September 2004 -

First Impressions

Like all of you, I was once a student at the University of Washington. The teachers, the friends, the favorite haunts on and off campus, all helped shape the person I would become. In 1975, I packed up my new bachelor's degree and headed east to graduate school. But I kept up with the UW during an academic career spread over many years and places. Now I am back. Leading this University, for which I have so much affection and which changed my life in so many ways, is a privilege I still cannot quite believe.

How does the UW look to someone newly returned? In a word, remarkable. And despite the obvious changes, there is a core here that makes it still the alma mater I remember.

First there is the sheer physical sense of place. A fair number of American campuses might be described as Nondescript U. Not the University of Washington. The Seattle campus-the only UW campus, of course, when I was a student-is a place of great beauty that declares, "This is the Northwest." The very special setting here, the proximity to water and mountains, the trees and campus landscape, and the new buildings that enhance rather than diminish all this-these things speak of an institution and a region in which the physical environment matters. Every time I have come back, I have found the campus looking better. The two new campuses, also, are distinctive and beautiful expressions of place. (For someone who grew up around Tacoma, UWT has wonderfully transformed its neighborhood almost beyond recognition.)

Second, I recognize here the same academic excitement that stirred me and raised my sights as a student. This is not a surprise. Over the years, a number of UW programs have risen up in my field of vision as they gained national prominence. I have followed the University's stunning achievements in medicine and computer science and psychology and drama and many other fields. Still, I have found it an extraordinary experience to come back and see all this in its totality. The University of Washington has gathered together an exceptional array of faculty, staff and programs, even without anything special in the way of financial resources. There is an intellectual charge in the air that I remember well.

Finally, this is still a community of very warm and friendly and welcoming people who clearly have a great deal of affection for this University. Even though many come from far away, they reflect the character of the Northwest that I remember from growing up here. The students I have met so far are much like the ones I went to school with 30 years ago: bright (probably brighter), excited, engaged and engaging. Many are still first-generation college students, as I was. As for the faculty, I see them perhaps more clearly today than I did back then. They are, as a group, strikingly entrepreneurial, with a distinctive sense of interdisciplinary connection. They are flexible, experimental, ready to take a chance on things other people are not willing to try. They are the kinds of people you want at a major research university confronting the great challenges and promises of the 21st century.

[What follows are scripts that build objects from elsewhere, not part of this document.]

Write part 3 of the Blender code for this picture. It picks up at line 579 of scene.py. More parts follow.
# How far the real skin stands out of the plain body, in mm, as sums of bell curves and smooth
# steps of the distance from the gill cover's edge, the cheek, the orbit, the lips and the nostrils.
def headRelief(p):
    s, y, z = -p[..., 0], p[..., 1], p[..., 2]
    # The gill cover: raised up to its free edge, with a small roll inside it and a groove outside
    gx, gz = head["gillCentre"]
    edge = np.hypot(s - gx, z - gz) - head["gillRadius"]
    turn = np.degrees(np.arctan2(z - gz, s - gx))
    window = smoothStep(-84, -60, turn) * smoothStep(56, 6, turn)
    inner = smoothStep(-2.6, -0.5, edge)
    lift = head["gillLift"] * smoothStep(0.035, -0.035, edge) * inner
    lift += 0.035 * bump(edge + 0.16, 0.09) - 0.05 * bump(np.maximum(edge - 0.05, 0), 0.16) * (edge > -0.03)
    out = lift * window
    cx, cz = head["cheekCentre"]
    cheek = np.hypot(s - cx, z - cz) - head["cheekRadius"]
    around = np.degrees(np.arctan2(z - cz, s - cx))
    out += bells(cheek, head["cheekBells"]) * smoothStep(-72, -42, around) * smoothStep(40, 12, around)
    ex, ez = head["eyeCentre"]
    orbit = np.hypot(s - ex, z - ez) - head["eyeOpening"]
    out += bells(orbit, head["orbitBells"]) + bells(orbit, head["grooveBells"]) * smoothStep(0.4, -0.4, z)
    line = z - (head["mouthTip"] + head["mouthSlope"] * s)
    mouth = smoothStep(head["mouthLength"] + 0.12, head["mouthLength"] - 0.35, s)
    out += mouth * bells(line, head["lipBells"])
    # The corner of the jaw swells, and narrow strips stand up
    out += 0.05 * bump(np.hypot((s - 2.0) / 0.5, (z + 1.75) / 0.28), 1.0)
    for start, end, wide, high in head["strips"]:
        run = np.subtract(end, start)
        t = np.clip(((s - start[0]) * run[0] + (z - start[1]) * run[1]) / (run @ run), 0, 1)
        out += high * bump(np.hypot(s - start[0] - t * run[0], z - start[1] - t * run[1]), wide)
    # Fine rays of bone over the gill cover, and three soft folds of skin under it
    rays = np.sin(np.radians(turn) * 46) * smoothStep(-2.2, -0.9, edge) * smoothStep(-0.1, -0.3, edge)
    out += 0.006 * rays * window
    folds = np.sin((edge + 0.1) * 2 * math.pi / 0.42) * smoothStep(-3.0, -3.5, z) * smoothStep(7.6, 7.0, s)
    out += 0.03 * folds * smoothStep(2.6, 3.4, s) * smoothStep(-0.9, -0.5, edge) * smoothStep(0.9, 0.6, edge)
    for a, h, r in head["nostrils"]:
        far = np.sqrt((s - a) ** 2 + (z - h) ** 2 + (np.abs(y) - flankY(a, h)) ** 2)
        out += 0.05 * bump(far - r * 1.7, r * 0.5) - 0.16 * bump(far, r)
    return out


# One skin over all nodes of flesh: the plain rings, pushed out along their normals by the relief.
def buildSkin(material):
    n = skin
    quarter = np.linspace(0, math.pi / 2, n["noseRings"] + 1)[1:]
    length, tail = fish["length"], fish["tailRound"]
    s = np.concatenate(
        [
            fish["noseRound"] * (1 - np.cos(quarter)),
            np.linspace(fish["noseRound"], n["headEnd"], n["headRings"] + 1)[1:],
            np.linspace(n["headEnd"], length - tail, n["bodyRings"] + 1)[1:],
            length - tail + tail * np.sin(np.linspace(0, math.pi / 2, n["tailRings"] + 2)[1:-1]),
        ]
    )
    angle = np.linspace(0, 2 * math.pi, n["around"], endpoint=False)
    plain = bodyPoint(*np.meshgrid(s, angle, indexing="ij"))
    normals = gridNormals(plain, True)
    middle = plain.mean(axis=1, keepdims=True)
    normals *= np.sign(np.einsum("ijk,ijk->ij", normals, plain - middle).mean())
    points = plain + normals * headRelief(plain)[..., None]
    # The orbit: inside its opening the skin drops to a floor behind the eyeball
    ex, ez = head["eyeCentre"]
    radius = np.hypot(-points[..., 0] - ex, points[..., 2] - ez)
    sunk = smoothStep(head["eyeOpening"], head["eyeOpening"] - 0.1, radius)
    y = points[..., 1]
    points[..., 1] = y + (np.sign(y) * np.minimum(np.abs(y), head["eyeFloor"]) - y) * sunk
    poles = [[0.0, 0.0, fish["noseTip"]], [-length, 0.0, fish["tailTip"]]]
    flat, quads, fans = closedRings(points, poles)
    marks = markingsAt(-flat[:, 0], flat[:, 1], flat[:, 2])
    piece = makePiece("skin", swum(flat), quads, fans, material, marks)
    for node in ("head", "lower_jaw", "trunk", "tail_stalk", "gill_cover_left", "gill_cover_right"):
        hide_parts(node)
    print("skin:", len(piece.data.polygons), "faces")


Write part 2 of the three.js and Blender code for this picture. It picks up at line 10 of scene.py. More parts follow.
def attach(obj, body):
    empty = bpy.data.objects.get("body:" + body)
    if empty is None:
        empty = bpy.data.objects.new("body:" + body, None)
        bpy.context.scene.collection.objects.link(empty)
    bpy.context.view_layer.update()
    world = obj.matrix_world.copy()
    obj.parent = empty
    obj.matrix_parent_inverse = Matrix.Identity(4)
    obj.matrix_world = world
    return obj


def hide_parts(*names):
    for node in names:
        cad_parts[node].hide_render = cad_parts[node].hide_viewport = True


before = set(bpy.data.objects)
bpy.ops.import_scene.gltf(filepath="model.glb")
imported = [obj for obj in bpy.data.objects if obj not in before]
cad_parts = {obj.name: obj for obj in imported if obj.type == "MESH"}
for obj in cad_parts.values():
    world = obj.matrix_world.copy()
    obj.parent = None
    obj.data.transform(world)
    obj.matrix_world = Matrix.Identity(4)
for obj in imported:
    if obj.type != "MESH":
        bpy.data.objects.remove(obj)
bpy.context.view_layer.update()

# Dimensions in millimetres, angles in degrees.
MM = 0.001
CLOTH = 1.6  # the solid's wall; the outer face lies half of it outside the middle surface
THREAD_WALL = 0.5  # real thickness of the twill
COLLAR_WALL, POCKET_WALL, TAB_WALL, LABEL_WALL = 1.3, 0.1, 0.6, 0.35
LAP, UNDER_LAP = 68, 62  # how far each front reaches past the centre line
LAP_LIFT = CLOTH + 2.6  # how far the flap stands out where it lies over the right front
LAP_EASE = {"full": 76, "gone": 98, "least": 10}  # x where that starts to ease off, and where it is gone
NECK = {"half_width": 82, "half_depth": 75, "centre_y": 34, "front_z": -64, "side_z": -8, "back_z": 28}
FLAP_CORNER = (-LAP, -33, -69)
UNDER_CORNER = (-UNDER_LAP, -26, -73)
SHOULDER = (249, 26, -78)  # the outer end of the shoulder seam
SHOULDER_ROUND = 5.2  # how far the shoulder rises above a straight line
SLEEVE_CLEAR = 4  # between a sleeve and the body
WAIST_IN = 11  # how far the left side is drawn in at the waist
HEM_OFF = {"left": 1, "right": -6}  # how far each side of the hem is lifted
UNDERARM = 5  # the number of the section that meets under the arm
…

There is important work ahead. Some will be challenging: expanding access for the state's students, solving the UW's significant funding problems, advancing diversity. Some, for me, will be exhilarating: learning about all the remarkable things that are going on here and spreading the word to everyone who will listen. The UW is clearly poised to make ever greater contributions to its home state and to the larger world. Being part of that, back here where I began, is a dream come true.